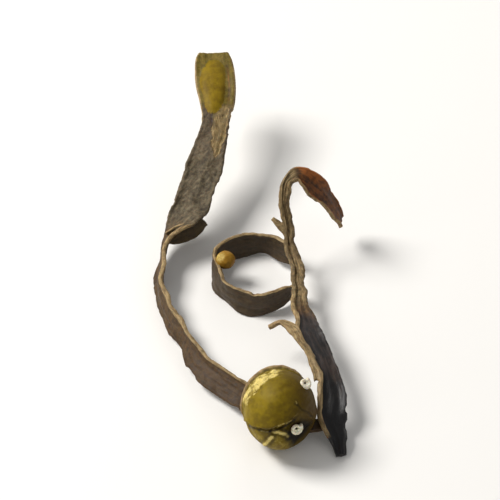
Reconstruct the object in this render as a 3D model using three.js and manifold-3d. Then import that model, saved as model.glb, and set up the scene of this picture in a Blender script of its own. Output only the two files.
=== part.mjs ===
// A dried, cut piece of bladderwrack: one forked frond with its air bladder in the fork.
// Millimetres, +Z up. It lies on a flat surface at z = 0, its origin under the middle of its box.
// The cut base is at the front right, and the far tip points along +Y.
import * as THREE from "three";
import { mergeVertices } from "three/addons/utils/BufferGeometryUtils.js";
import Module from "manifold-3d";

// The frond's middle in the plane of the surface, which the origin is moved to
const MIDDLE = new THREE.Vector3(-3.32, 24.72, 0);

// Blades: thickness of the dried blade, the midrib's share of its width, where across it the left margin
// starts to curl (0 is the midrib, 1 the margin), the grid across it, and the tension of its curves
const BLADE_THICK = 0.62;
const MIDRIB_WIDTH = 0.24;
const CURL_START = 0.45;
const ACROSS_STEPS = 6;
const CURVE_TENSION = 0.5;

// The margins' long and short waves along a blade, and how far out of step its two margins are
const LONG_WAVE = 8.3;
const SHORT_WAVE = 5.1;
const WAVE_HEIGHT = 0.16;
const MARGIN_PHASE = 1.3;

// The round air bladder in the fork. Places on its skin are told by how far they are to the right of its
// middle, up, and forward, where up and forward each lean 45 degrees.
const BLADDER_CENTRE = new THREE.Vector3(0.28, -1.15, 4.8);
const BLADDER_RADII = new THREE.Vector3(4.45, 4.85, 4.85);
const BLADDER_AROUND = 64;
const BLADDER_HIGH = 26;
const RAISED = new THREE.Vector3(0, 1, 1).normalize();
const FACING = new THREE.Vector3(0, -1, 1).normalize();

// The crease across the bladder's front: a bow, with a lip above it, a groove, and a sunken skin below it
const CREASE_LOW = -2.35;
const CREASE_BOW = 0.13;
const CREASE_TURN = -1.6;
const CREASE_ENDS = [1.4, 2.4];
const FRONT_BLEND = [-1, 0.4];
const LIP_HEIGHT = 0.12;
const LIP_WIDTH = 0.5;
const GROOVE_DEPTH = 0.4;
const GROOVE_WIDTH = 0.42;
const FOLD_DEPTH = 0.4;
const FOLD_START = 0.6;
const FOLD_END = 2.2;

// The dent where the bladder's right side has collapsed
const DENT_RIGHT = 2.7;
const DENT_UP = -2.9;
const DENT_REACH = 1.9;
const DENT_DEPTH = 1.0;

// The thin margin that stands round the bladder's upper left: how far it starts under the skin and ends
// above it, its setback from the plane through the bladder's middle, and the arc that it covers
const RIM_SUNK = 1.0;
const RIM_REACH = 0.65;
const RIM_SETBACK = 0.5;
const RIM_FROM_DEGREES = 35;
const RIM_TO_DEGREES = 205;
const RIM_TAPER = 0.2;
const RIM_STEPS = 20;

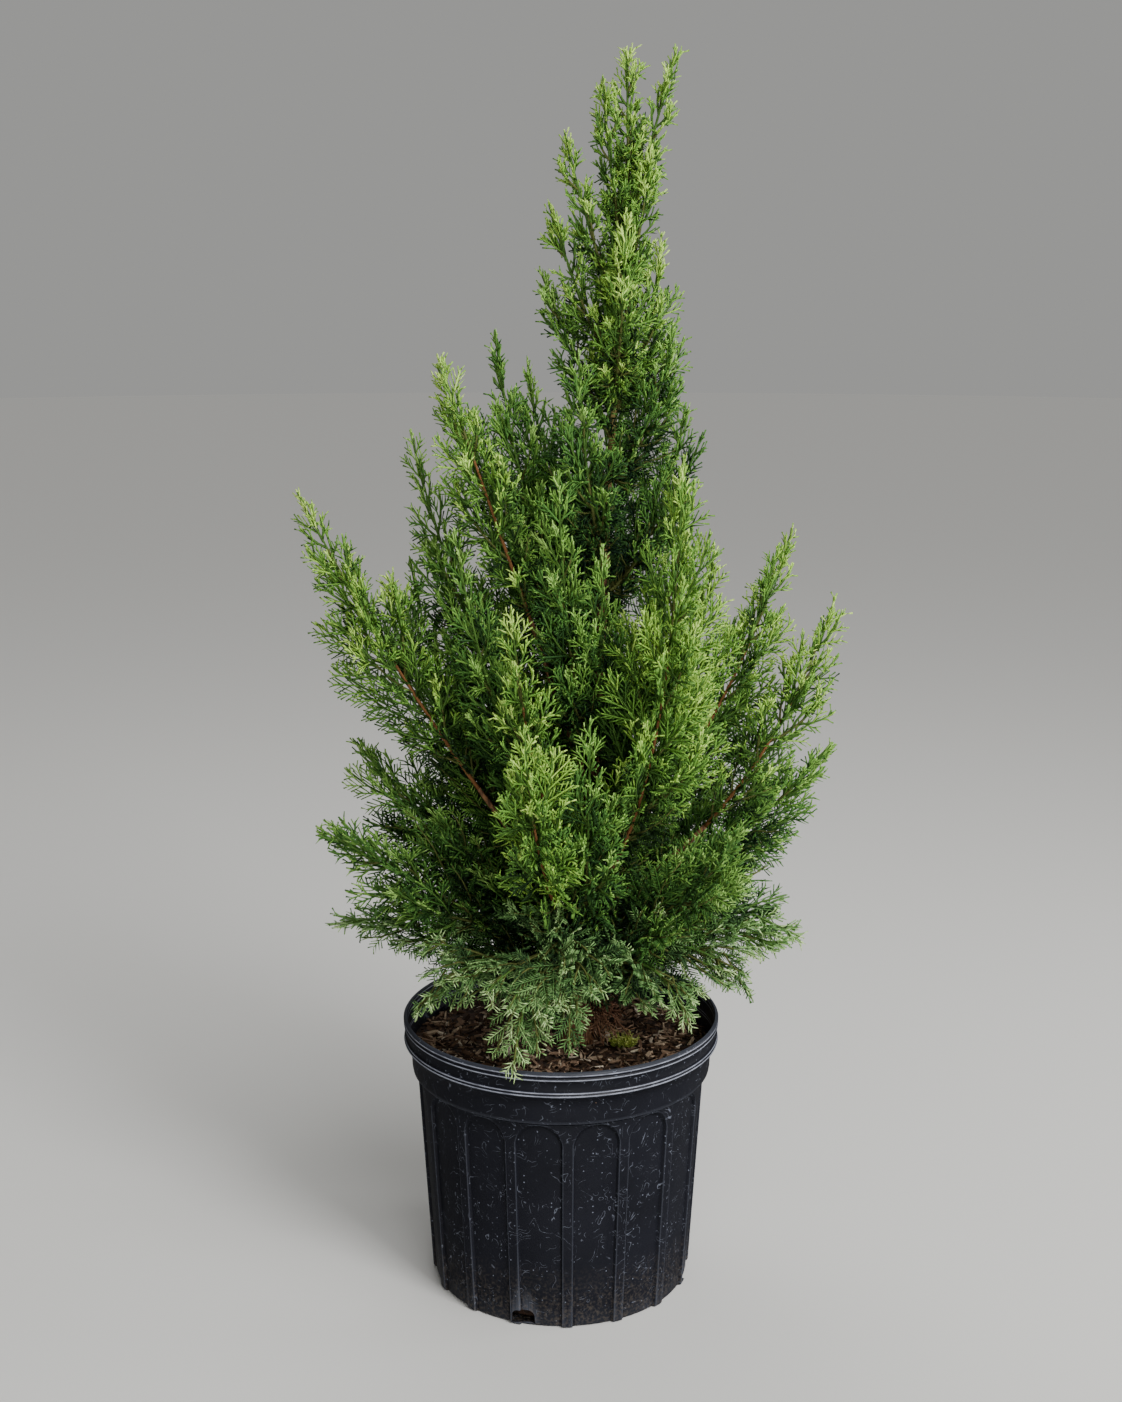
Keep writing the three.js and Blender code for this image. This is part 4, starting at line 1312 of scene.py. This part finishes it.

☆ ☆ ☆

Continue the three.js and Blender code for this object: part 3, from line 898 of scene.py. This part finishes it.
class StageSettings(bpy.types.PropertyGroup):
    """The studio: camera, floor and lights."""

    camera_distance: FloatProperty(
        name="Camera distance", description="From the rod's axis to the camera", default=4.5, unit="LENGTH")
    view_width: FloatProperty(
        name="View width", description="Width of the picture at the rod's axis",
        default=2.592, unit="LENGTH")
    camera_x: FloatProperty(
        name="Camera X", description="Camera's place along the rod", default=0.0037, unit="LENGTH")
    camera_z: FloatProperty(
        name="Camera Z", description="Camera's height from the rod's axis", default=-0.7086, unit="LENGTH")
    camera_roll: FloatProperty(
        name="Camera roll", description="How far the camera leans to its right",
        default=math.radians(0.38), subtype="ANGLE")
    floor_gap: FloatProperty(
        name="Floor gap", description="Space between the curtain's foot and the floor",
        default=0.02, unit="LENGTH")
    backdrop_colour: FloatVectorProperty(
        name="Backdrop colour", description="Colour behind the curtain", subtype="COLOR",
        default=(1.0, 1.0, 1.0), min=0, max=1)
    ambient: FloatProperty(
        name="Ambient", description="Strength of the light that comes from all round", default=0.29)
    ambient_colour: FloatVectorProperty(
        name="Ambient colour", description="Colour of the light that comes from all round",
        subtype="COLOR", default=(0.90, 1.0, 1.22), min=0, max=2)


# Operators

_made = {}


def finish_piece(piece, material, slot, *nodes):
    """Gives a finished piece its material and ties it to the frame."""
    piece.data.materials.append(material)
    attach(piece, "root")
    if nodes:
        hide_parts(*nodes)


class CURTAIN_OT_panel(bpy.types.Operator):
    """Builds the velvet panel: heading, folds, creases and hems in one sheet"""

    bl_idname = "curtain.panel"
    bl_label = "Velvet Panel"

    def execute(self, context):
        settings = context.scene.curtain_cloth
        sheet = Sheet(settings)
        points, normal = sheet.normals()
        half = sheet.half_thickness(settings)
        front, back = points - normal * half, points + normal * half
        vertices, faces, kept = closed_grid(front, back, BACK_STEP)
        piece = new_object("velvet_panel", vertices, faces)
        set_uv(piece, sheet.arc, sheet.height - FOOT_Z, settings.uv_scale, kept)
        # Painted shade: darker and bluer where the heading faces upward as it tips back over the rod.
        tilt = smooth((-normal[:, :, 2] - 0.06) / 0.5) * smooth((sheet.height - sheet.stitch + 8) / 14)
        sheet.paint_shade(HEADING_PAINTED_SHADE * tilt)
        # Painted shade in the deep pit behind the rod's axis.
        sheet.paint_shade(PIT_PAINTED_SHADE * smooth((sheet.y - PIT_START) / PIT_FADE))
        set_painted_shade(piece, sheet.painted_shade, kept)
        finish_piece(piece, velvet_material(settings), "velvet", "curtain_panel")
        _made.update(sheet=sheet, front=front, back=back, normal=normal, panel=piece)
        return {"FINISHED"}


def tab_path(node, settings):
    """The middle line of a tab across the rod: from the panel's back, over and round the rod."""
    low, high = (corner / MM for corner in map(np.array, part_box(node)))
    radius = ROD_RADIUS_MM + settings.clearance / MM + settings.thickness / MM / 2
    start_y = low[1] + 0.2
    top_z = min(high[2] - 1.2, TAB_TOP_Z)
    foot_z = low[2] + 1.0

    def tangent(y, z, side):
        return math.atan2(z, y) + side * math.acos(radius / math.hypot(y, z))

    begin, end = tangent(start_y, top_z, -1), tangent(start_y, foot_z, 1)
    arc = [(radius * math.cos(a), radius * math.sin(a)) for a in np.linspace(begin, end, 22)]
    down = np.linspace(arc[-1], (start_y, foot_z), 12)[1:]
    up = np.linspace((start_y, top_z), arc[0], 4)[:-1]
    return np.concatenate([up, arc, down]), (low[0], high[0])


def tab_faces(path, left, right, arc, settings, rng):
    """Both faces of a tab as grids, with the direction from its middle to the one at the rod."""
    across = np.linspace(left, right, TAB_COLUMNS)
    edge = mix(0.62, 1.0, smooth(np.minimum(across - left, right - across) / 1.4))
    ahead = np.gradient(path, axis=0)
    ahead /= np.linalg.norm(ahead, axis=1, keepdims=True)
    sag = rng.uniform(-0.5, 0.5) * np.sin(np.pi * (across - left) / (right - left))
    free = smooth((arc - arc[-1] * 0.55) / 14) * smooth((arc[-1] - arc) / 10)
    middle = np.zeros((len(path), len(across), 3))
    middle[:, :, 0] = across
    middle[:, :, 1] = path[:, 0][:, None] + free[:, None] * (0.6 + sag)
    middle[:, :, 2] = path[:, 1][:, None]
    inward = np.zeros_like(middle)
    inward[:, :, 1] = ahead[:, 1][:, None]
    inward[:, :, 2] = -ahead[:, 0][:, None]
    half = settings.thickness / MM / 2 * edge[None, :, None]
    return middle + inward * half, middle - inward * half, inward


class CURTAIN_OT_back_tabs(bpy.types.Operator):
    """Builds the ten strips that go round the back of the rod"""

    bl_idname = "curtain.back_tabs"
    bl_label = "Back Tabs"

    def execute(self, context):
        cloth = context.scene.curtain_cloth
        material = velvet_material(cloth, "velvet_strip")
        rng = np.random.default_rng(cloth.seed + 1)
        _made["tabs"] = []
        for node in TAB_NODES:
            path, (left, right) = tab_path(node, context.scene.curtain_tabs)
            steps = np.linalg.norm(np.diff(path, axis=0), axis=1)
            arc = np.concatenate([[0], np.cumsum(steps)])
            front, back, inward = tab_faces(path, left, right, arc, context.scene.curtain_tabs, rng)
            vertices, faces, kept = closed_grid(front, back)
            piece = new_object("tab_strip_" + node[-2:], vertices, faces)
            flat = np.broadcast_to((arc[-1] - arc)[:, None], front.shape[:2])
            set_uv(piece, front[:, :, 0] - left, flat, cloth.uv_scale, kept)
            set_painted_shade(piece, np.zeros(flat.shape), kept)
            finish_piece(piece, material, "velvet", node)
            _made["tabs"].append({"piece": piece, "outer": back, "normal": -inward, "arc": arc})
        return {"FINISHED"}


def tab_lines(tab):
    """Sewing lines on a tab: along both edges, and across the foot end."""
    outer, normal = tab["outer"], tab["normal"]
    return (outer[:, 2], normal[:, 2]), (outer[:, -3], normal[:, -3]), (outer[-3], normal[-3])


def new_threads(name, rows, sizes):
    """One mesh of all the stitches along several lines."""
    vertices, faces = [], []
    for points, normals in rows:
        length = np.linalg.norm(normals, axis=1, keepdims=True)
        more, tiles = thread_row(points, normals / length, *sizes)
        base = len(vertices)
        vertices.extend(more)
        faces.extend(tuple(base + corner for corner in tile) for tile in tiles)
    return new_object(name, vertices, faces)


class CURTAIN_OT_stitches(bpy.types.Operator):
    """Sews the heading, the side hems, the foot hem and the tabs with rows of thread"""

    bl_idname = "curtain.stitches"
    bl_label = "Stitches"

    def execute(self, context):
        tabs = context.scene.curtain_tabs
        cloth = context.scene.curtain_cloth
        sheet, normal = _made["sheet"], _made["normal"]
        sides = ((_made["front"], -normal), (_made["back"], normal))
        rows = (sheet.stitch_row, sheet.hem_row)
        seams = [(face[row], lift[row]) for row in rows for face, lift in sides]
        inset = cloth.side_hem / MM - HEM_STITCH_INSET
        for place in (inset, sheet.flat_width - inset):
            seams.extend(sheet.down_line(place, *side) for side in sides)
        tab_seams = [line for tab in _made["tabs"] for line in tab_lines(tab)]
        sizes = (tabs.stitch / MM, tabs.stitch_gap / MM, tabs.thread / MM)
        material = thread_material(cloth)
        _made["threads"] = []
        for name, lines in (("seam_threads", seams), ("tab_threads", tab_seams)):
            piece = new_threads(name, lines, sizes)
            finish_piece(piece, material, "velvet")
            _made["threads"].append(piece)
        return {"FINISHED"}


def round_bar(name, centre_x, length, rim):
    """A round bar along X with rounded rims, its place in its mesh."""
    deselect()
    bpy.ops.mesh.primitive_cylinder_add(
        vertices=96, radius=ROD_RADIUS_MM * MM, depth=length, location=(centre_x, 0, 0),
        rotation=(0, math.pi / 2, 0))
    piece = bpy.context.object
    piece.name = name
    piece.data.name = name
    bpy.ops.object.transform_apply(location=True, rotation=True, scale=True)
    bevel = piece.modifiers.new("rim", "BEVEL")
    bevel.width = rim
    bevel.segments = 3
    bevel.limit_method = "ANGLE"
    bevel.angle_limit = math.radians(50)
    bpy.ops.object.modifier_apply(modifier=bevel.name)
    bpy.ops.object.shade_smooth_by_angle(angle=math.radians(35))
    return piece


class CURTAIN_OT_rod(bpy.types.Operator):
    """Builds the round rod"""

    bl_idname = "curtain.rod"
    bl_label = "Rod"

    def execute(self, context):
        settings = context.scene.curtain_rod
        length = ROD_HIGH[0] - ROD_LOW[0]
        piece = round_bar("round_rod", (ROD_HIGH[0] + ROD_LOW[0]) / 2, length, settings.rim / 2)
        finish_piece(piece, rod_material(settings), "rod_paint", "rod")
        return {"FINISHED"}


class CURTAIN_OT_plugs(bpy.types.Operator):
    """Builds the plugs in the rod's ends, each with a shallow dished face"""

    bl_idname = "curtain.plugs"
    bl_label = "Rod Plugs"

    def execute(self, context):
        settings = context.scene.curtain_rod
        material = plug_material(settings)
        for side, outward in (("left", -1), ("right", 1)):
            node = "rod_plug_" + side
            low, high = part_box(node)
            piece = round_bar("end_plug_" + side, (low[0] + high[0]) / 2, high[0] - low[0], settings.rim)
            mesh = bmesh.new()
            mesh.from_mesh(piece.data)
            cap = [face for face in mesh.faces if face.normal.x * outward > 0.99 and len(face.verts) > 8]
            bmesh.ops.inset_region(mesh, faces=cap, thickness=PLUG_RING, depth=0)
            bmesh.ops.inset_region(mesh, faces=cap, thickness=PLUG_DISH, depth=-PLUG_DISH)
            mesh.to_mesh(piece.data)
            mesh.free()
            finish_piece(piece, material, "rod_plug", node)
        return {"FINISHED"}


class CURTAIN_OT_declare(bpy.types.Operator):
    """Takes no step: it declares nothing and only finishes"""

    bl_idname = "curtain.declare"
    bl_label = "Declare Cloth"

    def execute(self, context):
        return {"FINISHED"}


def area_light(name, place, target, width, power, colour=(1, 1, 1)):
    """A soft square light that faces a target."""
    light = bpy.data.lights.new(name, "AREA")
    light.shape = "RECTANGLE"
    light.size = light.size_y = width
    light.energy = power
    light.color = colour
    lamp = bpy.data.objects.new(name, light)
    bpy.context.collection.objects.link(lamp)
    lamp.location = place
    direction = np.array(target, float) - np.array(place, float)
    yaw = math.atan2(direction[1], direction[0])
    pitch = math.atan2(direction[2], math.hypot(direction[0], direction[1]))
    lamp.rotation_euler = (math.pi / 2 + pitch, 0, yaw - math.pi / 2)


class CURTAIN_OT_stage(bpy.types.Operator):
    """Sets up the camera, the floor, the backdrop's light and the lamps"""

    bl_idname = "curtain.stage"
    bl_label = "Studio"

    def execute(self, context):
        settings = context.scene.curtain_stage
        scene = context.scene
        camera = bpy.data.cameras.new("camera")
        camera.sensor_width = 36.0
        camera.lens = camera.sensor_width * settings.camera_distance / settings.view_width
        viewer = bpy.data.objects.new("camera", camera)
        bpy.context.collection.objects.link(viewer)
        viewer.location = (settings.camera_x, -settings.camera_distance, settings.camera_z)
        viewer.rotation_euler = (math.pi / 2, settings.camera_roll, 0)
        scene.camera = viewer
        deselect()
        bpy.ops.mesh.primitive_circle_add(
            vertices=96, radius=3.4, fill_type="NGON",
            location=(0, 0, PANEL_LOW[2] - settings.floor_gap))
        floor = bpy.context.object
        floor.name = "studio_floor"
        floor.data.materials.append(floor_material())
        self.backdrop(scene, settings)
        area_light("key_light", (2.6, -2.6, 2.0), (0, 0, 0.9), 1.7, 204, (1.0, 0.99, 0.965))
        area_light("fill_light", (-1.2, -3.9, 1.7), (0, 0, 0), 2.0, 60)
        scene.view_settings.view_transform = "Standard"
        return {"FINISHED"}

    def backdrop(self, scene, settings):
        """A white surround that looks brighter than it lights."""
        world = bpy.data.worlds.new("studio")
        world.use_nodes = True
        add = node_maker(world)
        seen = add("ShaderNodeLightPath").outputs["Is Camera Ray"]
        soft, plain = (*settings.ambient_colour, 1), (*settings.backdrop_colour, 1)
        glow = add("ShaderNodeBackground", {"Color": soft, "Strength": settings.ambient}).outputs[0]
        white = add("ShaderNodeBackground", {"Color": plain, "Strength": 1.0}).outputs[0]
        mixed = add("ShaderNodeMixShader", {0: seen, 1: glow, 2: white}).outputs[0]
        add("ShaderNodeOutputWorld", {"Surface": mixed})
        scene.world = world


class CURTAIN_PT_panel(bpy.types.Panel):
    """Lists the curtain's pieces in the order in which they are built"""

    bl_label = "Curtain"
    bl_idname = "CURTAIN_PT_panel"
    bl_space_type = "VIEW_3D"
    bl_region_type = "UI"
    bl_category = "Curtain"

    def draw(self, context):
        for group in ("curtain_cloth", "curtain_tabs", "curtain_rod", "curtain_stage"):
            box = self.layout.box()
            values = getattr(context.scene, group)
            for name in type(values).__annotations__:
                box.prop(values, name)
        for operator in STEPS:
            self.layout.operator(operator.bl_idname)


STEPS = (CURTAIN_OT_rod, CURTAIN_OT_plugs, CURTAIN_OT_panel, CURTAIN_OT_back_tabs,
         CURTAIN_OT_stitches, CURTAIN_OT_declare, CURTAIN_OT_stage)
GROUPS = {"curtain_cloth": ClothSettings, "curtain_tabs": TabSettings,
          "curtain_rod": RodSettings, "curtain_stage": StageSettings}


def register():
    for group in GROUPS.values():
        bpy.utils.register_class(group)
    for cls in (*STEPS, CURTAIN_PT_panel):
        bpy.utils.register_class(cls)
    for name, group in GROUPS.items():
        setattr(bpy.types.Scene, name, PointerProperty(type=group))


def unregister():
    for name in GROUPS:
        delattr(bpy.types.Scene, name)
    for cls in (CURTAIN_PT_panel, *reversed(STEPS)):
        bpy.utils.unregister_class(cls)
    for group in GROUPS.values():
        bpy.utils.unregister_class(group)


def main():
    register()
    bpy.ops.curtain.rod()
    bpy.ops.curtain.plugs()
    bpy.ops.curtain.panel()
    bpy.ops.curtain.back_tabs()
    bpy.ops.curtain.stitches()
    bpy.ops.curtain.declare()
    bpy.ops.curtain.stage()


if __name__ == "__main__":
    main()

☆ ☆ ☆

▶ _Exercise description_: Pick out every line above that contains the word "picture" and copy it.

▶ _Completed task_:
Reconstruct the object in this render as a 3D model using three.js and manifold-3d. Then import that model, saved as model.glb, and set up the scene of this picture in a Blender script of its own. Output only the two files.
        name="View width", description="Width of the picture at the rod's axis",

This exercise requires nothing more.